• [DATA TO USE]:

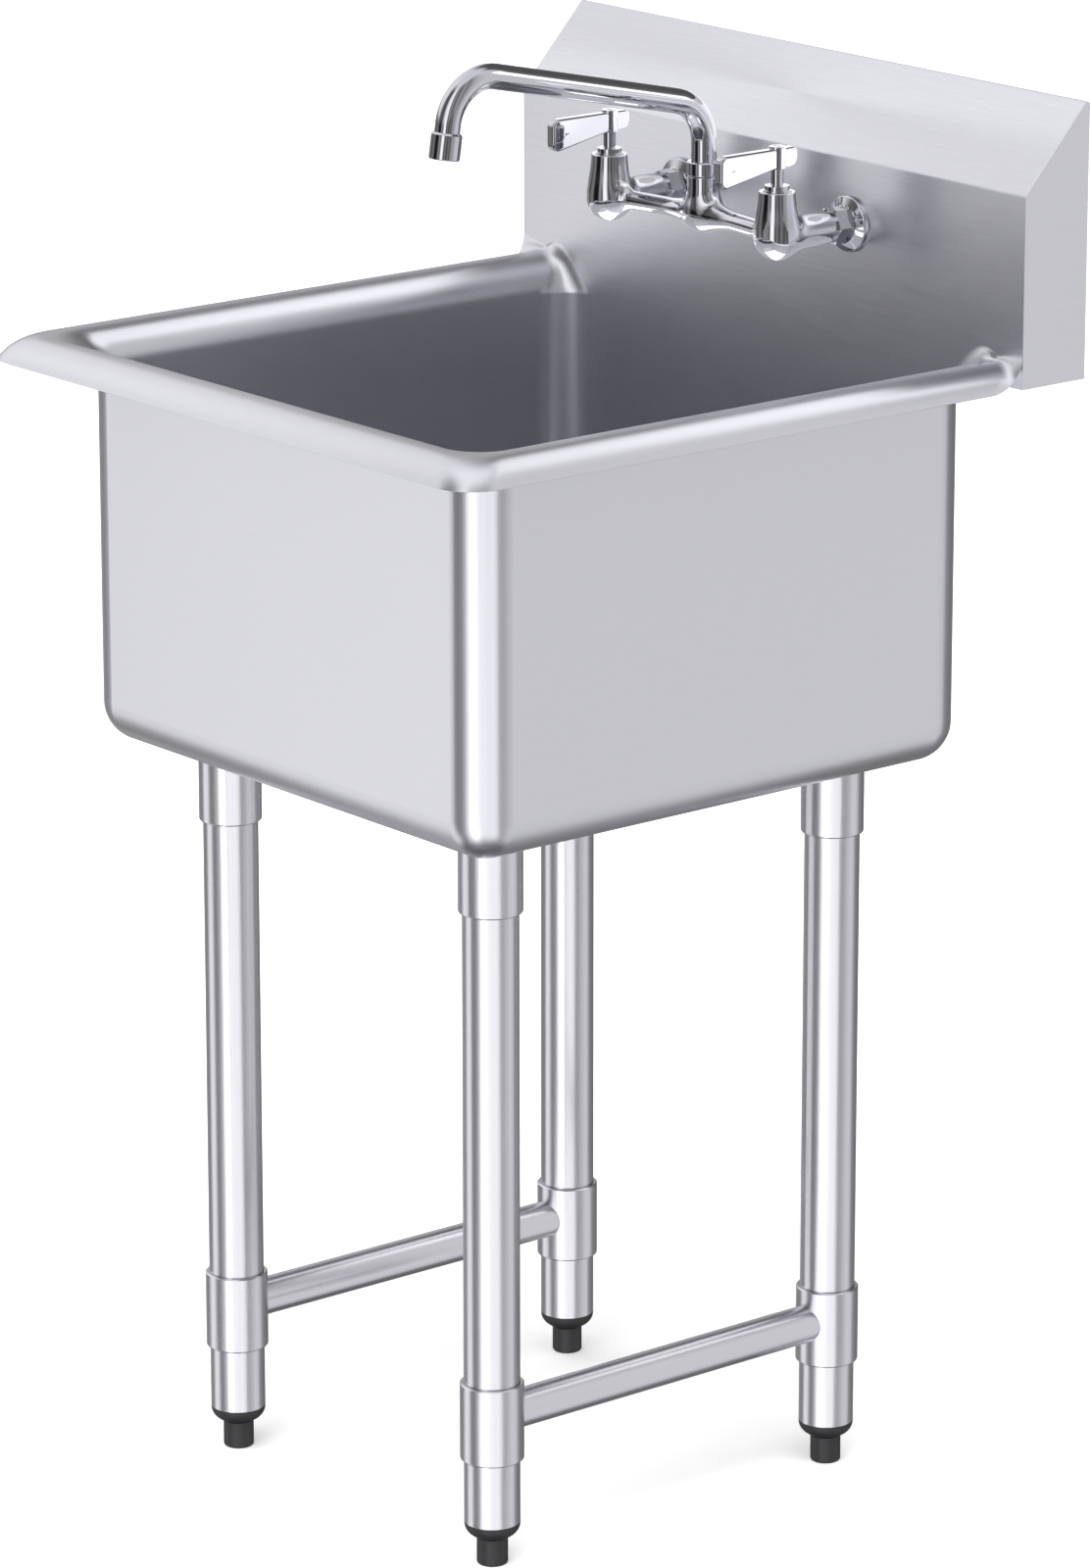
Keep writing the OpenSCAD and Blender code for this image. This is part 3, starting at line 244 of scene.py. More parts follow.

---

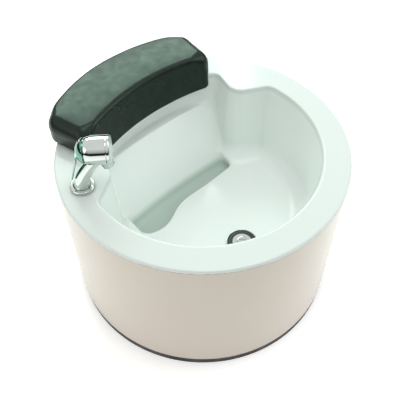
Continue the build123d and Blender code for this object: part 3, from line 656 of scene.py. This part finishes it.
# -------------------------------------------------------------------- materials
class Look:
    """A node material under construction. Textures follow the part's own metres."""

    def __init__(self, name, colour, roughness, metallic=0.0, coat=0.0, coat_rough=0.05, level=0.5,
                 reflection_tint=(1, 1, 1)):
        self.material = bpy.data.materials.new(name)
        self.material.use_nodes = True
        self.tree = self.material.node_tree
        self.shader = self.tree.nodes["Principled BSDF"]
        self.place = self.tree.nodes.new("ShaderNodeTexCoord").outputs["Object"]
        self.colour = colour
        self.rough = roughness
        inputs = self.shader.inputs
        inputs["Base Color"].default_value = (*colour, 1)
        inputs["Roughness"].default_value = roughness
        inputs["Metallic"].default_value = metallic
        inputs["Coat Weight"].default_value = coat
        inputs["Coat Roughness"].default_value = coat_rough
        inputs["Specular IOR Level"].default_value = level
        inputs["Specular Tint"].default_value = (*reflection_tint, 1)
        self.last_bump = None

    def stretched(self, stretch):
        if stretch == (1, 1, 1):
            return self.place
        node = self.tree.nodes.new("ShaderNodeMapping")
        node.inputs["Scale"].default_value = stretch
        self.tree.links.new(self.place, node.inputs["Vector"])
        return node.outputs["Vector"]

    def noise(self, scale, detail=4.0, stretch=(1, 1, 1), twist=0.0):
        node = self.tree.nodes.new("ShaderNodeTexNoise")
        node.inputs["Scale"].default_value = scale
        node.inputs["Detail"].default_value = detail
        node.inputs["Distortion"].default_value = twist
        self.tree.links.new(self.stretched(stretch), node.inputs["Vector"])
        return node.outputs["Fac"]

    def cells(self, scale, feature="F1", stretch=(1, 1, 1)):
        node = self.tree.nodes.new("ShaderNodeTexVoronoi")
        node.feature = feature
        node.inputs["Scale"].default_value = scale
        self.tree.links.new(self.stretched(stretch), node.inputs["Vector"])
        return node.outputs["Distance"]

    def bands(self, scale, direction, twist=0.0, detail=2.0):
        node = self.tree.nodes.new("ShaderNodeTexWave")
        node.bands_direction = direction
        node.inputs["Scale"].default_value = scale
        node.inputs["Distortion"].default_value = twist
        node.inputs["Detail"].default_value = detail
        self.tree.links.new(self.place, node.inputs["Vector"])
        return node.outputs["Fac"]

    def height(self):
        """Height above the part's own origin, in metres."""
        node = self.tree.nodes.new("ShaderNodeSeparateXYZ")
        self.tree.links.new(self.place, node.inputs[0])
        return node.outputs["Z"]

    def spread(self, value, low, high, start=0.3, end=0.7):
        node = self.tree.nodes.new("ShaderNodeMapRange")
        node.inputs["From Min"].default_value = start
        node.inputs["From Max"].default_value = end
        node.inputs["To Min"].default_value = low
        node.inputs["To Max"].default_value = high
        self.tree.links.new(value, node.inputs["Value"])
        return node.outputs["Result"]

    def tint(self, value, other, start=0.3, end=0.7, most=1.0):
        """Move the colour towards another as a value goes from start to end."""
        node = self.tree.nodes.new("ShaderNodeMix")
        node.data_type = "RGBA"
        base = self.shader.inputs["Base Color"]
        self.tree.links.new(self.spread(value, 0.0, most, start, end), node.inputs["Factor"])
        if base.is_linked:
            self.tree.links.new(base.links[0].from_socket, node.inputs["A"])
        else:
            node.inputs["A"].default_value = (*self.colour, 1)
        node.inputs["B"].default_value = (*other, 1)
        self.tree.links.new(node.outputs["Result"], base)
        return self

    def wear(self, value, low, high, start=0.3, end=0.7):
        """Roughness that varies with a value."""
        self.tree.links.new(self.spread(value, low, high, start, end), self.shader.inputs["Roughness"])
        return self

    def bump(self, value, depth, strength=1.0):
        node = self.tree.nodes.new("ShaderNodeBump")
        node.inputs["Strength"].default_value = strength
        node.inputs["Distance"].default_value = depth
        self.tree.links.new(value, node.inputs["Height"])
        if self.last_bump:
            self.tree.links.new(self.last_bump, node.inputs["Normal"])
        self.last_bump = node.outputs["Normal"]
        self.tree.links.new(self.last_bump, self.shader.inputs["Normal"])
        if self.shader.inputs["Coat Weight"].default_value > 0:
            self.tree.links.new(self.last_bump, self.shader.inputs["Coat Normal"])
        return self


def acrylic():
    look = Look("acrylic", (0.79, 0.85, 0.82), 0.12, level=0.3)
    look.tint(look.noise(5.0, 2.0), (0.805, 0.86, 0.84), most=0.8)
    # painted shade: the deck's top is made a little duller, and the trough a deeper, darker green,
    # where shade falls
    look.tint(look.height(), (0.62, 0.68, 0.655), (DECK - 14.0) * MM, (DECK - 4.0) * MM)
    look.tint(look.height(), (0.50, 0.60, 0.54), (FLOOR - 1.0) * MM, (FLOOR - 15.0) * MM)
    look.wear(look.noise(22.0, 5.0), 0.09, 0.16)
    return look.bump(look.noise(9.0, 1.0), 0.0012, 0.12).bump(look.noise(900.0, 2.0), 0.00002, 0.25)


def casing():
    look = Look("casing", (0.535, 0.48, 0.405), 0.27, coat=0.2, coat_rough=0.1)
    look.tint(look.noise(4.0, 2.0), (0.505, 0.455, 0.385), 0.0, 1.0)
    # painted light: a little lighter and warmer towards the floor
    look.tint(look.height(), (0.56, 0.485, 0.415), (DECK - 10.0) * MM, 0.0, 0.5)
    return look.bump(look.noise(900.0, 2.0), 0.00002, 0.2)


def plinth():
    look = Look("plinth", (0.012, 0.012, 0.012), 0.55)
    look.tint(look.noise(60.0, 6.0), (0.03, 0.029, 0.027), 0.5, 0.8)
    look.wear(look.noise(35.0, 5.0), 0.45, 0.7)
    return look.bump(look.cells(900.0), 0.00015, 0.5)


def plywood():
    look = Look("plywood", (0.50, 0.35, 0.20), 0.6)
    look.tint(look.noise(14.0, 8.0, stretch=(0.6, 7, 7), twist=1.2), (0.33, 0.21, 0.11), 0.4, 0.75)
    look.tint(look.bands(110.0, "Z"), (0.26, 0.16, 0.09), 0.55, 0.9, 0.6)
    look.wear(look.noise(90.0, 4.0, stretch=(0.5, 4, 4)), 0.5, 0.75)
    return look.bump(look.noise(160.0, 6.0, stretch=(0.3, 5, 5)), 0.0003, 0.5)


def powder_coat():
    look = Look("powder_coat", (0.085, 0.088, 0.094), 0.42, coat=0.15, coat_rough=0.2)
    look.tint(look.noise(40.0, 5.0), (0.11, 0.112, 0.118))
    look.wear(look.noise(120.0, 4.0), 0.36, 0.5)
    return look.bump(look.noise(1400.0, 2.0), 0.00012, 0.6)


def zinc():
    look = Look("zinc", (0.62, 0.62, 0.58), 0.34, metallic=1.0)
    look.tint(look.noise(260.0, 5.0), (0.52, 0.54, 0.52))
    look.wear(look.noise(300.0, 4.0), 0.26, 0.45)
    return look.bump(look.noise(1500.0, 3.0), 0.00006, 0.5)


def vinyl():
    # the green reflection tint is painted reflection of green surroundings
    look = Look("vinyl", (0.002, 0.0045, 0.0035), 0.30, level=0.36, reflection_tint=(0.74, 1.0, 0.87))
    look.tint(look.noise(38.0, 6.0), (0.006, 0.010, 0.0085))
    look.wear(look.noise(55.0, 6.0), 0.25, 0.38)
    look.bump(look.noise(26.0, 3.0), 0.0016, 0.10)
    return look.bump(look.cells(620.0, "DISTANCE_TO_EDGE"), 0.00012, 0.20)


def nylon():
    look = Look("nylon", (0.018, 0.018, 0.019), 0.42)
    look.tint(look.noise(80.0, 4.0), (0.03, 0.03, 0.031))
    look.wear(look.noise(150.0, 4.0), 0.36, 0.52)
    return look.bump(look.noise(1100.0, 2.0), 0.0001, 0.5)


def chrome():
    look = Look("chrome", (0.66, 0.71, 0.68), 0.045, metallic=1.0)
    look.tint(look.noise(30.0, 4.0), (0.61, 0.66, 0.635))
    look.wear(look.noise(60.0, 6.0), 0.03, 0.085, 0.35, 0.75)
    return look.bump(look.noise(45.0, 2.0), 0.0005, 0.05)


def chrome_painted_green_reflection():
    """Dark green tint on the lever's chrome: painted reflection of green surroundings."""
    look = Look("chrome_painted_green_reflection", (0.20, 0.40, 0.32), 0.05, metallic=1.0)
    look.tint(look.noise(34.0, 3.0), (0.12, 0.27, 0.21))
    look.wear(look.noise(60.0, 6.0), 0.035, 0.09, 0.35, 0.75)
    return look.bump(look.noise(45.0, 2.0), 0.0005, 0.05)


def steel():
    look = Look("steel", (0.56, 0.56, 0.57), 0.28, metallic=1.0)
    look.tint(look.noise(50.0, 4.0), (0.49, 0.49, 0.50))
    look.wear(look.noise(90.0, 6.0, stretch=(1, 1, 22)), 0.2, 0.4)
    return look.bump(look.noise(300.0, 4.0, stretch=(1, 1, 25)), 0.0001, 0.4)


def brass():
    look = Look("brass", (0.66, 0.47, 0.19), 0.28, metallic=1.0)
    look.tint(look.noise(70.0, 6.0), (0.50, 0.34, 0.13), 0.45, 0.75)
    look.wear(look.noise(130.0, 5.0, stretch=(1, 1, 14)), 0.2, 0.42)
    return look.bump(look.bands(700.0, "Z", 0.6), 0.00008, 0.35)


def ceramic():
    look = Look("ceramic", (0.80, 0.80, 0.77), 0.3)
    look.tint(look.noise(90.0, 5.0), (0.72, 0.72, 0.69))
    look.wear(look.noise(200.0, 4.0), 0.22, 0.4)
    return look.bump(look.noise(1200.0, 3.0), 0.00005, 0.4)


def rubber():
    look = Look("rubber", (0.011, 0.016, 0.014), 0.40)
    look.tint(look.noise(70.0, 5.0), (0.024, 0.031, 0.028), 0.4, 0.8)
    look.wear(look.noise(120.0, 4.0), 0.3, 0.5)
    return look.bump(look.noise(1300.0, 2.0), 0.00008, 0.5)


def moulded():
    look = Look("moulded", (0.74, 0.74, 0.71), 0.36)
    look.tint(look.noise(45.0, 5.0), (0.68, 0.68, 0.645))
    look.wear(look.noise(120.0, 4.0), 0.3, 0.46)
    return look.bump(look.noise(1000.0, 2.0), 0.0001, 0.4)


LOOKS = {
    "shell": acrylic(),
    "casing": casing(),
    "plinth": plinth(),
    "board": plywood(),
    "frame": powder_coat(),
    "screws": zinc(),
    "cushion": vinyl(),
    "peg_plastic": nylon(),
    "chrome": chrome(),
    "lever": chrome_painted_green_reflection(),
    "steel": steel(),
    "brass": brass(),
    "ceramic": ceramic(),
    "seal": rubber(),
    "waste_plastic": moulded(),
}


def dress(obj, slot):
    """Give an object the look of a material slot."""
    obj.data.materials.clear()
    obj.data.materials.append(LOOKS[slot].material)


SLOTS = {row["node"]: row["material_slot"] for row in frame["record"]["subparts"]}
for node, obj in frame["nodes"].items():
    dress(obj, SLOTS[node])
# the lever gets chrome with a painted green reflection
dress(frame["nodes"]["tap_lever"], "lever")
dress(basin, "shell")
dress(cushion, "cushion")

• [TASK INSTRUCTIONS]: List the lines that contain the word "code".

• [EXERCISE OUTPUT]:
Keep writing the OpenSCAD and Blender code for this image. This is part 3, starting at line 244 of scene.py. More parts follow.
Continue the build123d and Blender code for this object: part 3, from line 656 of scene.py. This part finishes it.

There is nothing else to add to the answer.